[Ecls-list] Useful backtrace information in the SLIME debugger

Dave Roberts dave at vyatta.com
Wed Dec 20 18:47:59 UTC 2006


Juan Jose Garcia-Ripoll wrote:
> 2006/12/20, Dave Roberts <dave at vyatta.com>:
>> 1. I get a backtrace that simply consists of calls to "LAMBDA". This
>> makes it tremendously difficult sometimes to determine where, exactly,
>> my code has bombed out.
> 
> Hmm, that means all functions which are called are "anonymous".
> Typically this happens with closures created automatically by some
> expansion code.
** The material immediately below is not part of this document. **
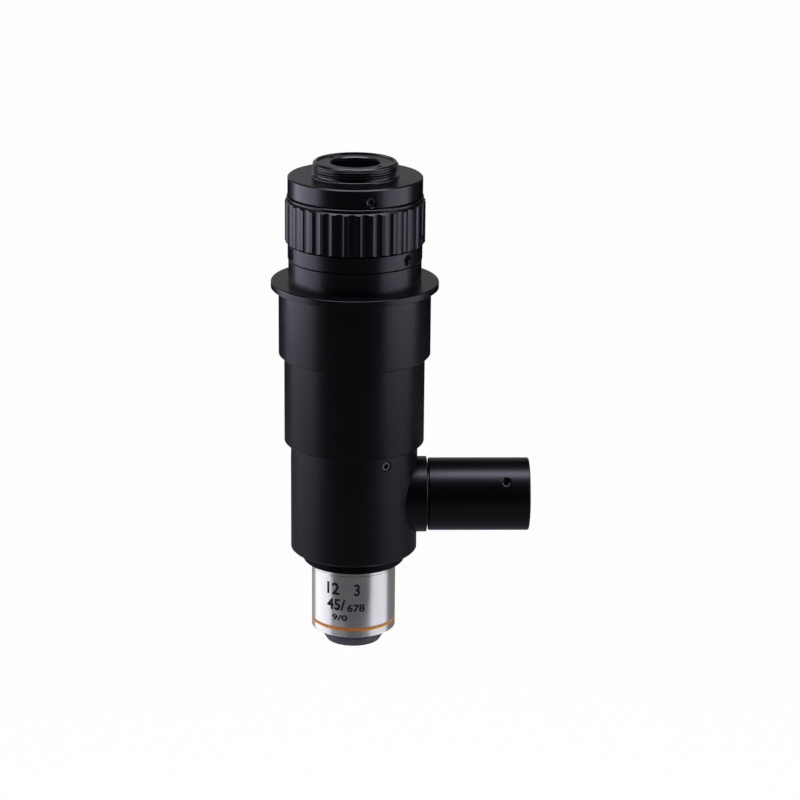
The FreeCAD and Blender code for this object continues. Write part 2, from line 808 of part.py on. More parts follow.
os.makedirs("parts", exist_ok=True)
for piece in PIECES:
    shape = piece()
    shape.exportStep(f"parts/{piece.__name__}.step")
    print(f"{piece.__name__:22s} solids {len(shape.Solids)} valid {shape.isValid()} volume {shape.Volume:.1f}")
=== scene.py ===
import json
import math

import bmesh
import bpy
from bpy.props import FloatProperty, FloatVectorProperty, IntProperty, PointerProperty, StringProperty
from bpy.types import Operator, Panel, PropertyGroup
from mathutils import Matrix, Vector


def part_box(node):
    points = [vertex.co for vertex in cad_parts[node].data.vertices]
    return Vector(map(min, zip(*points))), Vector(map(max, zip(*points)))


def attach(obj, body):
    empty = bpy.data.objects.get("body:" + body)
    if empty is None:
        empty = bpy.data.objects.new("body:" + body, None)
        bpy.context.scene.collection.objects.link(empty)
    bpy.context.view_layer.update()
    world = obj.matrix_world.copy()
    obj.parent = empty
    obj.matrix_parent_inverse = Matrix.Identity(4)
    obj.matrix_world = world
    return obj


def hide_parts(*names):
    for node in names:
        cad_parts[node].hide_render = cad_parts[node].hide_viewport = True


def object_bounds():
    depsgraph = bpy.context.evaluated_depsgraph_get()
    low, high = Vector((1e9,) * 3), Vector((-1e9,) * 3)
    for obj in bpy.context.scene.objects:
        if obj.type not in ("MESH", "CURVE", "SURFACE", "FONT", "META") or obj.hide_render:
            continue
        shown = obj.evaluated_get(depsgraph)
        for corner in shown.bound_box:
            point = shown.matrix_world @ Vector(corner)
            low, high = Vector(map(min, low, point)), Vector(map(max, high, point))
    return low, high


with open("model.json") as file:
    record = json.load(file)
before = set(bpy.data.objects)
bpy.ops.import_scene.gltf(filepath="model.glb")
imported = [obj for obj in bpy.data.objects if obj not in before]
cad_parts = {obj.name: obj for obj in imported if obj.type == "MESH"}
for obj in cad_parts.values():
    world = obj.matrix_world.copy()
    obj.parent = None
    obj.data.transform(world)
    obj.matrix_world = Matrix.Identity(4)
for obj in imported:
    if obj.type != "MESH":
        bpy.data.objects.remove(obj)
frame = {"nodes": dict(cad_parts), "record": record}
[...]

I seem to recall that CLOS methods do name the LAMBDA
> forms that they create, so I cannot really tell. A simple reproducible
> example would be nice.

Thanks, Juanjo. I just figured this out. By default, SLIME only displays 
the last 6 frames on the stack. I was just seeing this:

   0: LAMBDA
   1: LAMBDA
   2: APPLY
   3: CALL-WITH-DEBUGGING-ENVIRONMENT
   4: LAMBDA
   5: CALL-WITH-BINDINGS
   6: DEBUG-IN-EMACS
  --more--

I just figured out that I have to push past the "--more--" prompt and 
expand the stack listing. Duh. When I do that, my function (FOO in this 
case) shows up just fine at stack frame #9:

   0: LAMBDA
   1: LAMBDA
   2: APPLY
   3: CALL-WITH-DEBUGGING-ENVIRONMENT
   4: LAMBDA
   5: CALL-WITH-BINDINGS
   6: DEBUG-IN-EMACS
   7: SWANK-DEBUGGER-HOOK
   8: SIMPLE-ASSERTION-FAILURE
   9: FOO


Now, it may be the case that Swank should be filtering out its own cruft 
from the stack traces (everything from SWANK-DEBUGGER-HOOK on) such that 
all the Slime user sees is the SIMPLE-ASSERTION-FAILURE.

In any case, it's not an ECL issue. Sorry to have troubled you.